En este ida y vuelta de pérdida y recupero de la fe, según nuestra vivencia, los únicos que cambian somos nosotros. Dios sigue estando igual de vivo y presente como siempre, pero no lo reconocemos como antes. Porque, en palabras del mismo Evangelio, nosotros «esperábamos» que Dios actuara de tal manera, esperábamos que la Iglesia hiciera tal cosa, esperábamos que el sacerdote hiciera lo que imagino que debe hacer, esperaba que tal persona obrar de tal forma. La mirada parte desde nuestras perspectivas y expectativas y de ese modo resulta más difícil reconocer a Jesús Resucitado, el cual no deja de ser quien es.

Aquí, el problema está en reconocer, o no, la presencia de Dios. Pero, felizmente, al menos tenemos dos claves, diría fundamentales, que nos ayudarán para que Dios no se nos escape. Una es la vivencia personal y profunda de Jesús. Y el mejor lugar para lograrlo es en la Eucaristía. Y en esto, aclaro, no nos referimos a “oír misa”, como a veces señalamos. Ir a misa no es suficiente. Puedo ir al cine y no experimentar más que el paso del tiempo delante de una pantalla. Vivenciar la Eucaristía es sentarnos al rededor de la mesa del Señor y compartir su pan. Ahí es donde vamos a reconocer, sin confusiones, que Dios está vivo. Y él siempre está. No se ausenta.

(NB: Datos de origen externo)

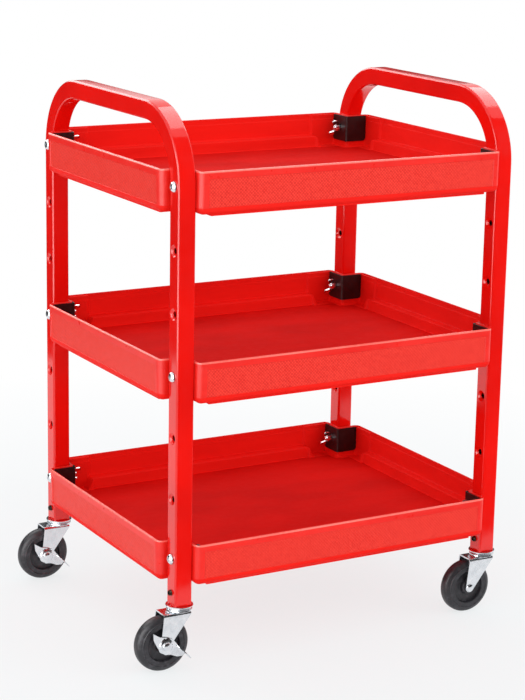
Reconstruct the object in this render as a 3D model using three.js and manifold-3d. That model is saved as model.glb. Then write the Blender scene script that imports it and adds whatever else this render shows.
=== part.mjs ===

Lo segundo, es saber que esta vivencia siempre se da en comunidad y en la comunidad. Aquellos eran dos caminando hacia Emaús, luego volvieron a encontrarse con el resto, para compartir la experiencia. Y esto es importante, más en nuestra época, donde la carrera individual también se se ha instalado en la fe cristiana. No somos ni podemos pretender ser héroes ante el desafío de conquistar a Dios solos. Jesús se hace presente cuando estamos reunidos. Así es más fácil reconocerlo.

Para todo esto, tal vez sirva, debemos comenzar por suscitar momentos donde compartir, en comunidad, la experiencia personal que tenemos de Dios. ¿Dónde? En casa, por ejemplo. ¿Cuántas veces hablamos de Dios en familia? No me refiero a tomar la lección de catequesis a los niños que van a hacer la primera comunión, sino a hablar de qué ha descubierto cada uno, en su interior, acerca de Dios, eso que se vive, tal vez, al recibir el pan de la Eucaristía.